Re: Democracy Dies in Darkness

Posted: Sun Oct 27, 2024 7:32 pm
by Everybody Wang Chung
Doctor CamNC4Me wrote:
Sun Oct 27, 2024 5:05 pm
No one actually thinks the election was stolen, fascists are just using that as a red herring for their true political grievances.

They can't just band together and say, “We’re tired of watching black people, gay people, trans people, muslims and immigrants succeeding in the world OuR aNcEsToRs BuiLdEd FeR Us, enterin’ the middle-class while our working-class jobs at factories and mines go extinct! So let's make sure we get a super racist fascist in office fer as long as possible so he can put us back in our rightful place n’ makes things right again.”

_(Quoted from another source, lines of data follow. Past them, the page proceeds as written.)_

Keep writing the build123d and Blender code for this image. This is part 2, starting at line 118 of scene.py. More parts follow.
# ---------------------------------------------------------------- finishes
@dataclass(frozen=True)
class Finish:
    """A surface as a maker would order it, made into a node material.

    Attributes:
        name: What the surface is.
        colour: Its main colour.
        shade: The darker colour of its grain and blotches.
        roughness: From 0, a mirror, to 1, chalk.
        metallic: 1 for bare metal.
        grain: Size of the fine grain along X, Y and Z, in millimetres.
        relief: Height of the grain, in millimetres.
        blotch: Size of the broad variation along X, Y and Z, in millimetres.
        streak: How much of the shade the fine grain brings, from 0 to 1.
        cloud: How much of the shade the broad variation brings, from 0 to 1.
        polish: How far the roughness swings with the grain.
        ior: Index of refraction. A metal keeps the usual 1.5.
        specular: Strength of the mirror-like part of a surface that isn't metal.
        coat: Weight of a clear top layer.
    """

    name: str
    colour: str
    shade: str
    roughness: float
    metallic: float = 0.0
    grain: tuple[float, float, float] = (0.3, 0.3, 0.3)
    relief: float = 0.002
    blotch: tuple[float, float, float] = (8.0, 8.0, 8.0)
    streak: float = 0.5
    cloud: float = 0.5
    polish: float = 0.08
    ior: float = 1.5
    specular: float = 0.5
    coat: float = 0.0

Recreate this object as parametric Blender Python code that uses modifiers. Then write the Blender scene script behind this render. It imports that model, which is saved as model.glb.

They pick something marketable like a conspiracy theory about election fraud (while others choose religion or abortion as their red herring), but rest assured, there is a reason most of the people at the insurrection were waving confederate flags or membership cards to white supremacist groups like the oath keepers and the proud boys. They. Are. Fascists.

- Doc
That explains why Ajax uses an avatar of Confederate general, Stonewall Jackson.

Re: Democracy Dies in Darkness

Posted: Sun Oct 27, 2024 10:57 pm
by Moksha
We can think of this pre-election time as the halcyon days of yore.